Source [Revue Conflits] En Europe et aux États-Unis, des usines automobiles sont fermées et des travailleurs sont licenciés, non pas à cause de la Covid-19, mais à cause d’une pénurie de puces électroniques en provenance d’Asie. Cette tempête est centrée sur Taïwan, qui, pendant des décennies, a été un fournisseur contractuel méconnu d’électronique et de produits chimiques. Pour ceux qui ne l’avaient pas remarqué, ses entreprises dominent désormais la production mondiale de puces haut de gamme et la dynamique actuelle de l’industrie signifie que cette emprise ne fera que s’intensifier.
Il n’y a rien de fâcheux dans cette pénurie telle qu’elle s’est déroulée à la vue de tous. Au début de la pandémie, les constructeurs automobiles ont annulé les commandes de puces, ce qui a poussé les producteurs asiatiques à réoutiller leurs lignes de production pour fabriquer des microprocesseurs destinés aux appareils de réseautage 5G et aux téléphones intelligents. En outre, l’explosion de la demande de gadgets de tous types de la part de consommateurs occidentaux bloqués a fait que les fabricants de puces ont eu du mal à honorer les commandes que les constructeurs automobiles ont à nouveau soumises plus tard dans l’année. Les sanctions américaines contre le plus grand fabricant de puces de Chine ont également limité l’offre de puces disponibles dans le monde.
En fin de compte, ces goulets d’étranglement seront éliminés dans les prochains mois et la production automobile devrait reprendre peu après. Cependant, l’ampleur des perturbations montre la vulnérabilité des fabricants avancés à toute perturbation dans une chaîne d’approvisionnement en semi-conducteurs désormais dominée par quelques acteurs géants. Outre les facteurs mentionnés ci-dessus, deux facteurs structurels sont également en jeu :
- Le coût de la « migration des nœuds de processus » qui réduit l’écart entre les transistors pour obtenir une densité logique plus élevée a augmenté sans cesse. Les nouvelles générations de puces nécessitent des investissements en capital gigantesques et la fabrication de puces est une activité à faible marge bénéficiaire qui oblige les producteurs à avoir un taux d’utilisation très élevé. Des acteurs de premier plan comme Taiwan Semiconductor Manufacturing Company profitent d’économies d’échelle et investissent des sommes considérables dans la recherche et le développement pour rester en tête. Les barrières à l’entrée sont de l’ordre de la forteresse et le marché est donc entièrement consolidé.
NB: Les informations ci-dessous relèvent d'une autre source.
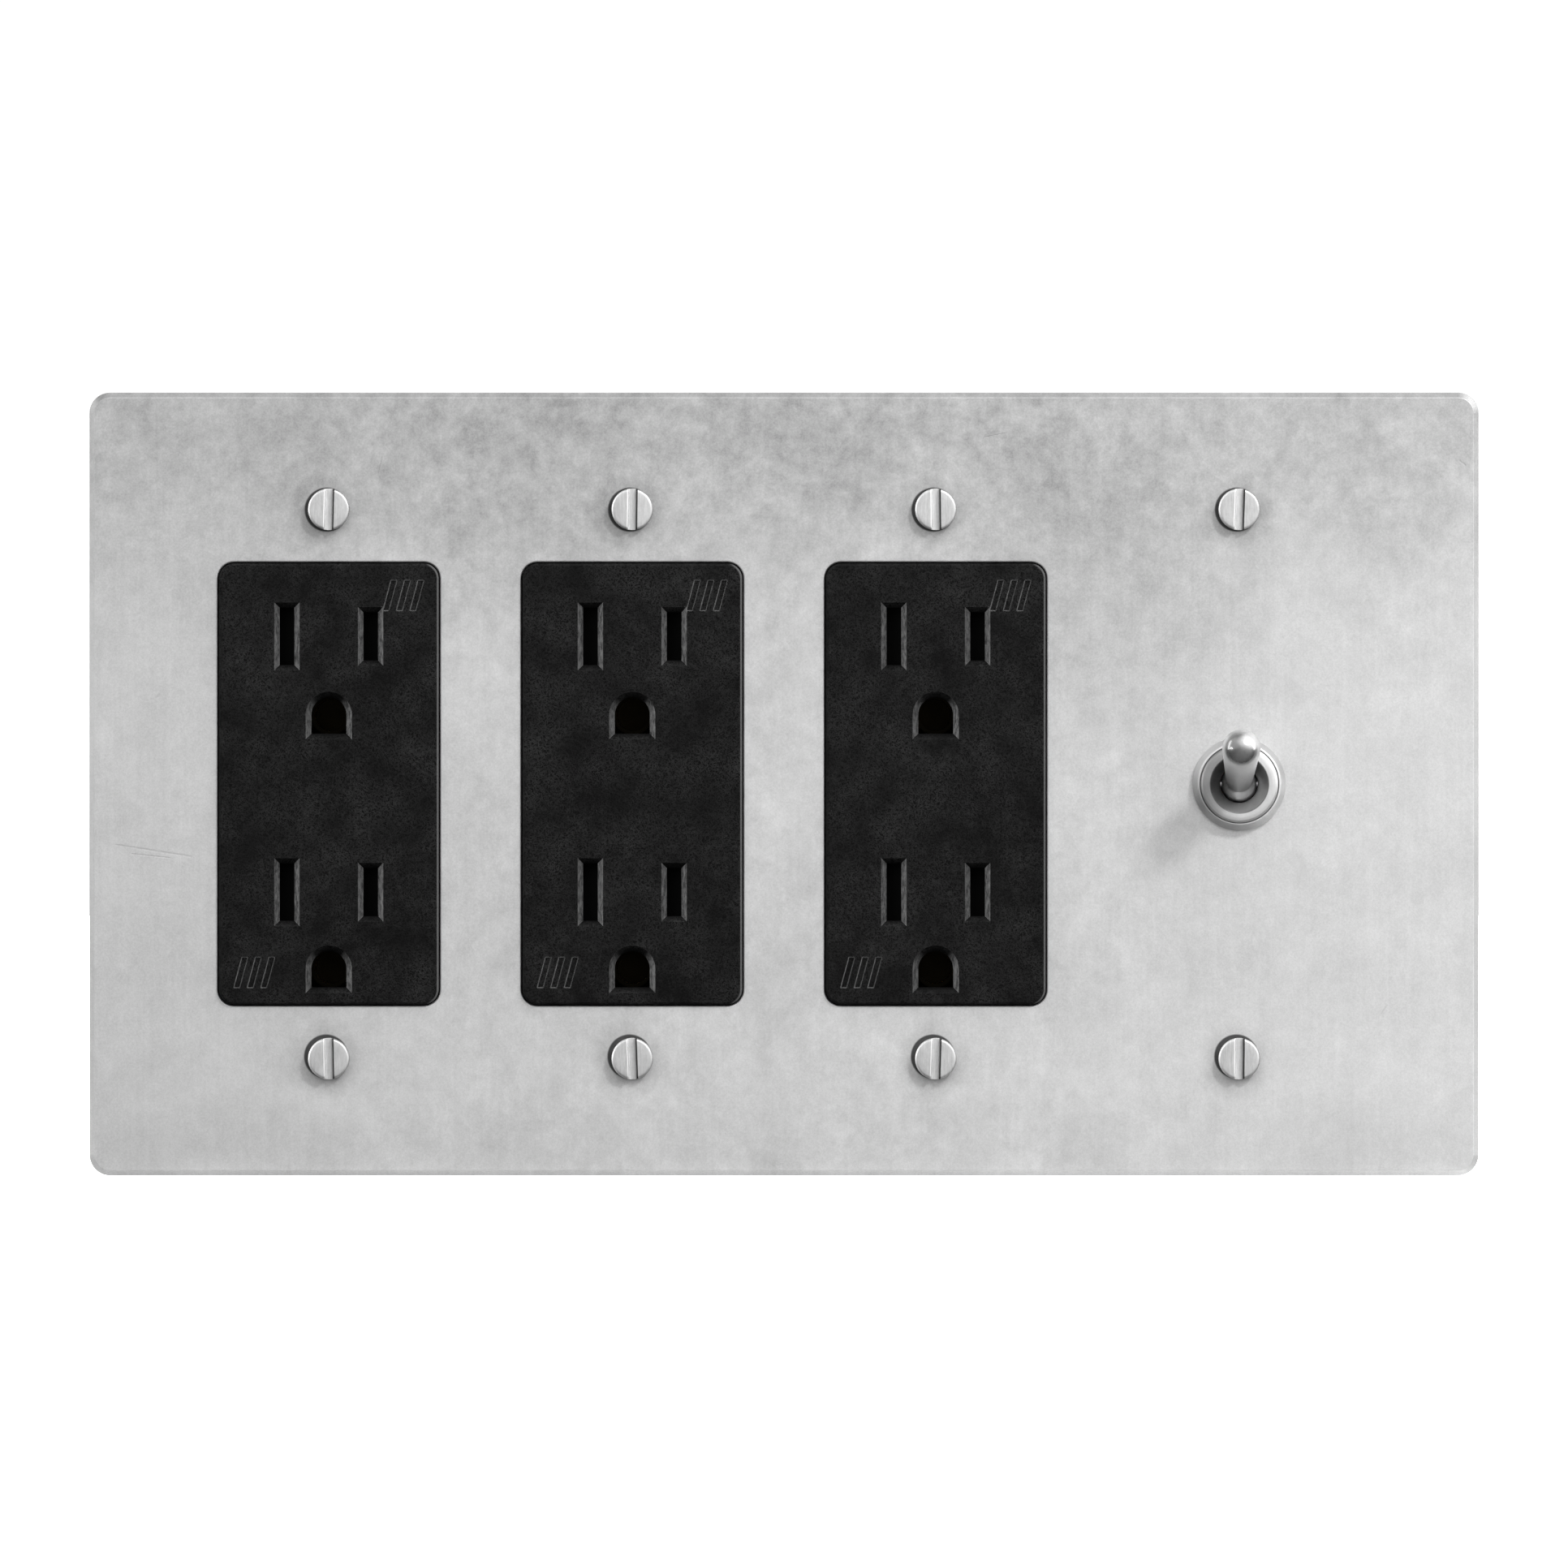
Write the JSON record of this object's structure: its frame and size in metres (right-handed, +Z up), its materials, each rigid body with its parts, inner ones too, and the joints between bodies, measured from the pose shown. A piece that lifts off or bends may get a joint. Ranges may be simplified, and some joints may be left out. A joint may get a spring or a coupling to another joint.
{
  "type": "wall plate cover",
  "caption": "Wide metal wall plate cover with grounded duplex receptacles in black and a bat-lever toggle switch, held by slotted screws.",
  "frame": {"origin": "centre of the cover's rear face, on the wall plane; also the centre of the screw pattern", "axes": "+X to the right as seen from the room, +Z up, +Y into the wall; the front looks along -Y"},
  "size_m": [0.2108, 0.0524, 0.1188],
  "materials": {
    "satin_nickel": "satin, finely brushed, slightly stained",
    "screw_nickel": "satin with darker edges",
    "fibre": "vulcanised fibre",
    "black_face": "matt, fine moulded texture",
    "dark_body": "matt moulded",
    "galvanised": "zinc plated strip",
    "brass_strip": "rolled brass",
    "brass_screw": "turned brass",
    "nickel_screw": "nickel plated",
    "green_screw": "green dyed zinc plate",
    "spring_steel": "bright wire",
    "shutter_plastic": "acetal",
    "polished_nickel": "polished",
    "case_phenolic": "phenolic moulding",
    "contact_copper": "copper alloy with a silver button"
  },
  "bodies": {
    "cover": {"wall_plate": "satin_nickel", "plate_screws": "screw_nickel", "screw_retaining_washers": "fibre", "receptacle_face_left": "black_face", "receptacle_body_left": "dark_body", "receptacle_strap_left": "galvanised", "hot_contact_left": "brass_strip", "neutral_contact_left": "brass_strip", "ground_contact_left": "brass_strip", "shutter_spring_left_upper": "spring_steel", "shutter_spring_left_lower": "spring_steel", "receptacle_face_centre": "black_face", "receptacle_body_centre": "dark_body", "receptacle_strap_centre": "galvanised", "hot_contact_centre": "brass_strip", "neutral_contact_centre": "brass_strip", "ground_contact_centre": "brass_strip", "shutter_spring_centre_upper": "spring_steel", "shutter_spring_centre_lower": "spring_steel", "receptacle_face_right": "black_face", "receptacle_body_right": "dark_body", "receptacle_strap_right": "galvanised", "hot_contact_right": "brass_strip", "neutral_contact_right": "brass_strip", "ground_contact_right": "brass_strip", "shutter_spring_right_upper": "spring_steel", "shutter_spring_right_lower": "spring_steel", "hot_terminal_screws": "brass_screw", "neutral_terminal_screws": "nickel_screw", "ground_terminal_screws": "green_screw", "wire_clamp_plates": "galvanised", "receptacle_assembly_screws": "galvanised", "toggle_strap": "galvanised", "toggle_bushing": "polished_nickel", "toggle_dress_ring": "polished_nickel", "toggle_lock_washer": "galvanised", "toggle_face_nut": "galvanised", "toggle_rear_nut": "galvanised", "switch_frame": "galvanised", "switch_case": "case_phenolic", "lever_pivot_pin": "spring_steel", "switch_terminal_upper": "brass_strip", "switch_terminal_centre": "brass_strip", "switch_terminal_lower": "brass_strip", "switch_terminal_screws": "brass_screw"},
    "lever": {"toggle_lever": "polished_nickel", "plunger_spring": "spring_steel"},
    "plunger": {"contact_plunger": "brass_screw"},
    "rocker": {"rocker_contact": "contact_copper"},
    "shutter_left_upper": {"shutter_left_upper": "shutter_plastic"},
    "shutter_left_lower": {"shutter_left_lower": "shutter_plastic"},
    "shutter_centre_upper": {"shutter_centre_upper": "shutter_plastic"},
    "shutter_centre_lower": {"shutter_centre_lower": "shutter_plastic"},
    "shutter_right_upper": {"shutter_right_upper": "shutter_plastic"},
    "shutter_right_lower": {"shutter_right_lower": "shutter_plastic"}
  },
  "joints": [
    {"name": "lever_hinge", "type": "hinge", "parent": "cover", "child": "lever", "pos_m": [0.06906, -0.0039, 0], "axis": [1, 0, 0], "range_deg": [0, 36]},
    {"name": "plunger_slide", "type": "slide", "parent": "lever", "child": "plunger", "axis": [0, -0.9511, 0.309], "range_m": [0, 0.0008], "stiffness_N_per_m": 600, "springref_m": -0.002, "deforming": ["plunger_spring"]},
    {"name": "rocker_hinge", "type": "hinge", "parent": "cover", "child": "rocker", "pos_m": [0.06906, 0.0082, 0], "axis": [1, 0, 0], "range_deg": [-16, 0]},
    {"name": "shutter_slide_left_upper", "type": "slide", "parent": "cover", "child": "shutter_left_upper", "axis": [1, 0, 0], "range_m": [0, 0.0029], "stiffness_N_per_m": 90, "springref_m": -0.003, "deforming": ["shutter_spring_left_upper"]},
    {"name": "shutter_slide_left_lower", "type": "slide", "parent": "cover", "child": "shutter_left_lower", "axis": [1, 0, 0], "range_m": [0, 0.0029], "stiffness_N_per_m": 90, "springref_m": -0.003, "deforming": ["shutter_spring_left_lower"]},
    {"name": "shutter_slide_centre_upper", "type": "slide", "parent": "cover", "child": "shutter_centre_upper", "axis": [1, 0, 0], "range_m": [0, 0.0029], "stiffness_N_per_m": 90, "springref_m": -0.003, "deforming": ["shutter_spring_centre_upper"]},
    {"name": "shutter_slide_centre_lower", "type": "slide", "parent": "cover", "child": "shutter_centre_lower", "axis": [1, 0, 0], "range_m": [0, 0.0029], "stiffness_N_per_m": 90, "springref_m": -0.003, "deforming": ["shutter_spring_centre_lower"]},
    {"name": "shutter_slide_right_upper", "type": "slide", "parent": "cover", "child": "shutter_right_upper", "axis": [1, 0, 0], "range_m": [0, 0.0029], "stiffness_N_per_m": 90, "springref_m": -0.003, "deforming": ["shutter_spring_right_upper"]},
    {"name": "shutter_slide_right_lower", "type": "slide", "parent": "cover", "child": "shutter_right_lower", "axis": [1, 0, 0], "range_m": [0, 0.0029], "stiffness_N_per_m": 90, "springref_m": -0.003, "deforming": ["shutter_spring_right_lower"]}
  ],
  "couplings": [
    {"joint": "rocker_hinge", "follows": "lever_hinge", "ratio": -0.44444}
  ]
}
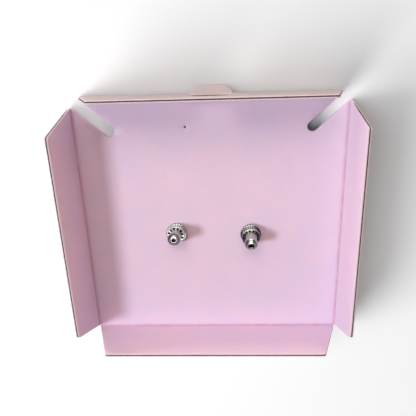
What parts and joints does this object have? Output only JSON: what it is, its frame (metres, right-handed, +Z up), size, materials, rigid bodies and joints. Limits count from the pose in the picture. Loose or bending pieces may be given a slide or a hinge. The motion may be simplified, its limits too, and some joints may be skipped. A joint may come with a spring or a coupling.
{
  "type": "pair of stud earrings in a folded card tray",
  "caption": "Two round halo stud earrings with bullet clutches, standing face down in a shallow folded tray of pink card with slotted corners and a thumb flap.",
  "frame": {"origin": "centre of the underside of the tray's platform, on the surface that it stands on", "axes": "+Z up, +X to the right of the tray, +Y to the tray's back, where the wall has the thumb flap"},
  "size_m": [0.0953, 0.0916, 0.0188],
  "materials": {
    "pink_card": "matt lilac pink card with a brown core, greyer outside",
    "polished_silver": "polished silver",
    "clear_crystal": "clear cut crystal"
  },
  "bodies": {
    "tray_with_studs": {"card_tray": "pink_card", "left_setting": "polished_silver", "left_centre_stone": "clear_crystal", "right_setting": "polished_silver", "right_centre_stone": "clear_crystal", "left_halo_stone_01": "clear_crystal", "left_halo_stone_02": "clear_crystal", "left_halo_stone_03": "clear_crystal", "left_halo_stone_04": "clear_crystal", "left_halo_stone_05": "clear_crystal", "left_halo_stone_06": "clear_crystal", "left_halo_stone_07": "clear_crystal", "left_halo_stone_08": "clear_crystal", "left_halo_stone_09": "clear_crystal", "left_halo_stone_10": "clear_crystal", "left_halo_stone_11": "clear_crystal", "left_halo_stone_12": "clear_crystal", "right_halo_stone_01": "clear_crystal", "right_halo_stone_02": "clear_crystal", "right_halo_stone_03": "clear_crystal", "right_halo_stone_04": "clear_crystal", "right_halo_stone_05": "clear_crystal", "right_halo_stone_06": "clear_crystal", "right_halo_stone_07": "clear_crystal", "right_halo_stone_08": "clear_crystal", "right_halo_stone_09": "clear_crystal", "right_halo_stone_10": "clear_crystal", "right_halo_stone_11": "clear_crystal", "right_halo_stone_12": "clear_crystal"},
    "left_clutch_body": {"left_clutch": "polished_silver"},
    "right_clutch_body": {"right_clutch": "polished_silver"}
  },
  "joints": [
    {"name": "left_clutch_slide", "type": "slide", "parent": "tray_with_studs", "child": "left_clutch_body", "axis": [0, 0.1888, 0.982], "range_m": [0, 0.006]},
    {"name": "right_clutch_slide", "type": "slide", "parent": "tray_with_studs", "child": "right_clutch_body", "axis": [0, 0, 1], "range_m": [0, 0.006]}
  ]
}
TSMC détient plus de la moitié du marché mondial des fonderies de semi-conducteurs et, avec la société sud-coréenne Samsung Electronics et la société taïwanaise UMC, les trois principaux acteurs détiennent une part de marché de 78%.
- Le processus de conception et de production des puces est en train d’être divisé en deux. Historiquement, des entreprises comme Intel et Texas Instruments ont géré toute la gamme de conception, de fabrication, d’assemblage et de tests des puces. Cependant, ces fabricants intégrés ont progressivement perdu des parts de marché au profit de sociétés de semi-conducteurs « sans usine » qui conçoivent des microprocesseurs et en sous-traitent la production à des producteurs « de fonderie » comme TSMC. Les acteurs intégrés n’ont pas été en mesure d’améliorer constamment les usines pour qu’elles soient à la hauteur des grandes fonderies, et se sont donc efforcés de produire les puces les plus avancées.